At the restaurant, the waiter is harried and inattentive. He brings the boys’ food promptly (big points for that), but the rest comes in slow waves, and my salad comes sprinkled with the speck (smoked ham) that I’d asked him to leave off. By the time my speck-free salad comes back, the boys are done with their pastas, and the wine still hasn’t come. The pizzas arrive; Eli says “I’m done here!” and I take him out for a walk while the pizza cools a bit.

On the walk home, Ben’s so busy waving and ringing his bell that he runs right into me. I yell in surprised pain, Ben starts to cry. I storm off–pushing Eli’s trike harder than necessary–my foot throbbing, leaving Tony to talk to Ben. There’s still a 4″ tread mark on my calf.

When we arrive home, Ben apologizes and asks softly if he can ride up to the end of the block and back, “super-fast.” I finally soften and say sure; he and Eli race down the sidewalk.

We all go inside, Tony takes the boys up for a cool bath. I sit on the couch and watch Nigella make a fondue.

Foggy


The first day back from a trip back east is always a little slow, a little foggy (mentally and, in the summer, literally). Even when all the flights go well, the flight is looooong, and (because we like to have a bit of a visit still on the last day) we get home pretty late.

Still, we’ve been back just over 12 hours and I’ve unpacked the bags, done (though not yet folded or put away) the laundry, and called to get off the mailing list of most of the catalogues that came in our absence (Back in the Saddle? why, oh why??).

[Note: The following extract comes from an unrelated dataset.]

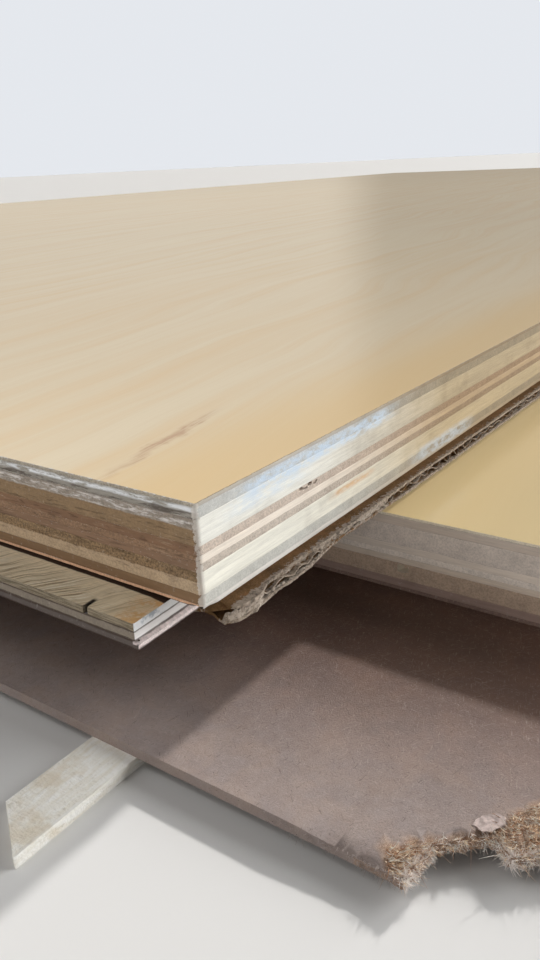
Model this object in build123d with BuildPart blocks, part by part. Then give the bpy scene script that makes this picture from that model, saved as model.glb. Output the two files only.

Tony replenished the fridge, and the boys have built a new train track.

Meanwhile, our 6 days in Virginia, Maryland, and Pennsylvania (an unexpected trip over the MD/PA border for a wedding breakfast; Elrena and Violeta, we waved in your directions!) included most of the requisite summer fun: running in sprinklers, catching fireflies, splashing in the local pool, and visiting with many cousins (first, second, and once-removed), aunts, uncles, nephews, and nieces.

Life is good. And although I’m sad to pack away my sun dresses and the boys shortie pj’s, I’m already thinking about a late summer trip east so that we can use them again.